### PROBLEM STATEMENT
Set down each line from the one containing "Keep writing the" to the one containing "return smooth_line([(share,) for", inclusive, exactly as written and with nothing further.

### TASK INPUTS
——
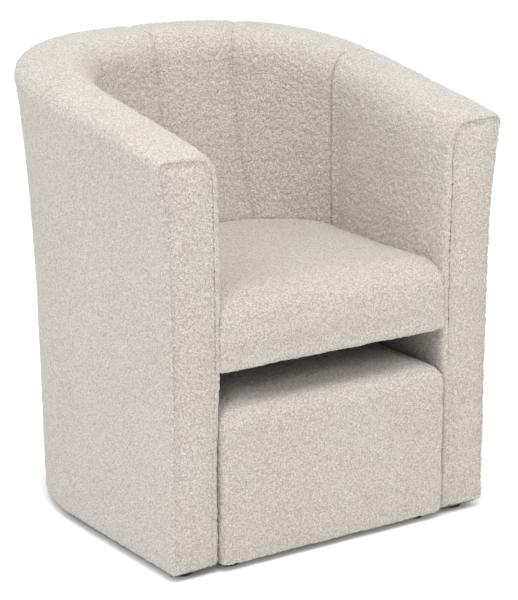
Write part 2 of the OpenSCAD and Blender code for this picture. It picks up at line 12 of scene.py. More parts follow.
——
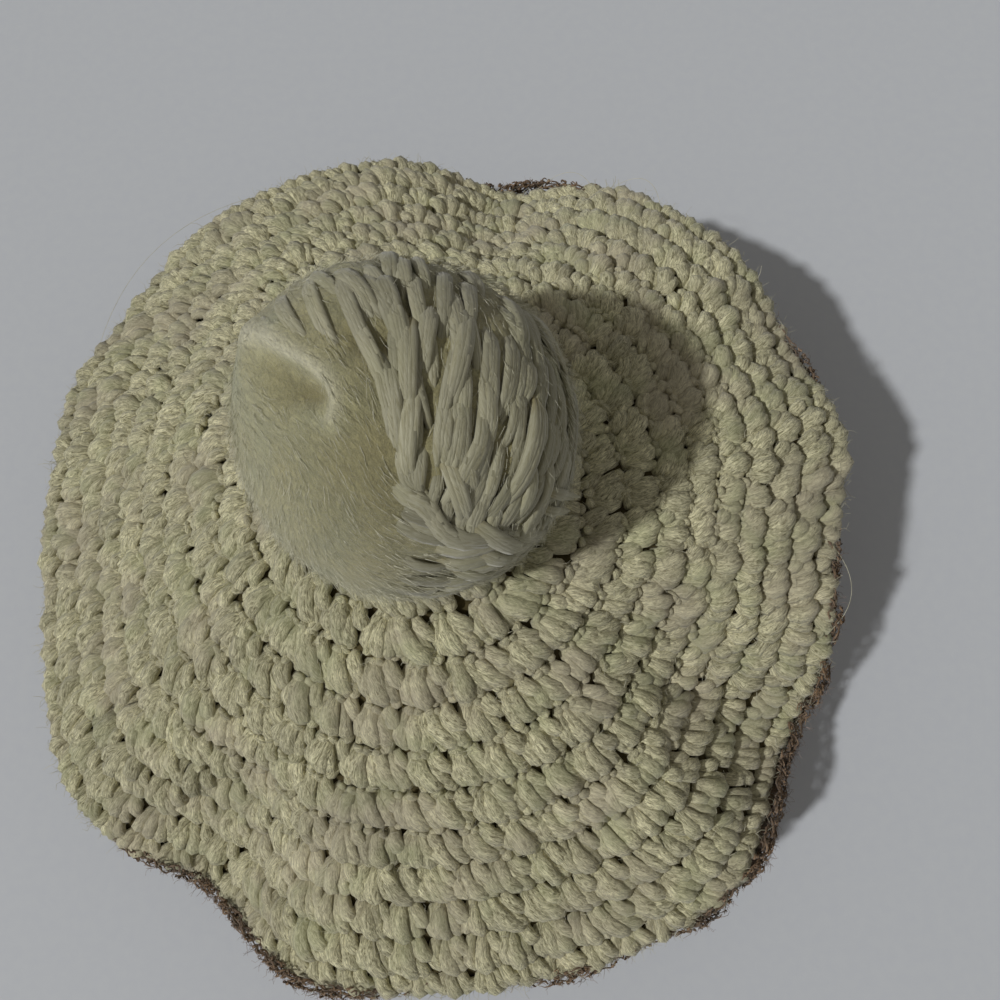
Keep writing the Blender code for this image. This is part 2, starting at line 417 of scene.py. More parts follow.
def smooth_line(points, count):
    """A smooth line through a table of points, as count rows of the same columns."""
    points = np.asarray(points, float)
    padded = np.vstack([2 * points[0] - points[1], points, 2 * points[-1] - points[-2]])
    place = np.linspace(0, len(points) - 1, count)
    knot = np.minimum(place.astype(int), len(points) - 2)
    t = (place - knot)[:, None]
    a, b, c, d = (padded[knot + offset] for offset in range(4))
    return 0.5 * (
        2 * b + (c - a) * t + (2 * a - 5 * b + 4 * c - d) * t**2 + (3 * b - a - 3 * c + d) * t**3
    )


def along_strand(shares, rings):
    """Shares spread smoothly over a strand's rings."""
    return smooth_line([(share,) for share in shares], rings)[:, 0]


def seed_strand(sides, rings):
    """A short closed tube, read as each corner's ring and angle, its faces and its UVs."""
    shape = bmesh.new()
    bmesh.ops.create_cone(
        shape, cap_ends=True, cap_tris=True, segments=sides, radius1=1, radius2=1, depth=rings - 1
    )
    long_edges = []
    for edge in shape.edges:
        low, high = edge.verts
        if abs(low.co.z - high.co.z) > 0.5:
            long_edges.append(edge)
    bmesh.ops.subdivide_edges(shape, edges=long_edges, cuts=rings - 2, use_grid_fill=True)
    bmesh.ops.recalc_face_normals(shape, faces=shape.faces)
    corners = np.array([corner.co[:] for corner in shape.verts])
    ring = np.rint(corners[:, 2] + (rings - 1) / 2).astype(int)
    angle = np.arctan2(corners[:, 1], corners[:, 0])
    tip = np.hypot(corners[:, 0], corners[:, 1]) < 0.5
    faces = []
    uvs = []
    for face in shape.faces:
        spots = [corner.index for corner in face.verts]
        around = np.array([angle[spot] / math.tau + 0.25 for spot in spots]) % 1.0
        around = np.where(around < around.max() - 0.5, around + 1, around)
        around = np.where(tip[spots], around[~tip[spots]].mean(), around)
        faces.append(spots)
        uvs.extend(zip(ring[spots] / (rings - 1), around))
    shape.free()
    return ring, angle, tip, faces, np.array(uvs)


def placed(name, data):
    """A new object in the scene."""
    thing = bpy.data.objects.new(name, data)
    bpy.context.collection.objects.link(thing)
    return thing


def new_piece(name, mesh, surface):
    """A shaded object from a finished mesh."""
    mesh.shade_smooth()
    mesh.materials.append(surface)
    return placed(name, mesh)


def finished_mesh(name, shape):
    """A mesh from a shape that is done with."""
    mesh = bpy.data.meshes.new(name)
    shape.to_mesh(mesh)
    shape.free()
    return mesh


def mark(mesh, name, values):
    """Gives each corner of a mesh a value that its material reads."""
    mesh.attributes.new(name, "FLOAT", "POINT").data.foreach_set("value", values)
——
### RESPONSE FOR THIS EXERCISE
Keep writing the Blender code for this image. This is part 2, starting at line 417 of scene.py. More parts follow.
def smooth_line(points, count):
    """A smooth line through a table of points, as count rows of the same columns."""
    points = np.asarray(points, float)
    padded = np.vstack([2 * points[0] - points[1], points, 2 * points[-1] - points[-2]])
    place = np.linspace(0, len(points) - 1, count)
    knot = np.minimum(place.astype(int), len(points) - 2)
    t = (place - knot)[:, None]
    a, b, c, d = (padded[knot + offset] for offset in range(4))
    return 0.5 * (
        2 * b + (c - a) * t + (2 * a - 5 * b + 4 * c - d) * t**2 + (3 * b - a - 3 * c + d) * t**3
    )


def along_strand(shares, rings):
    """Shares spread smoothly over a strand's rings."""
    return smooth_line([(share,) for share in shares], rings)[:, 0]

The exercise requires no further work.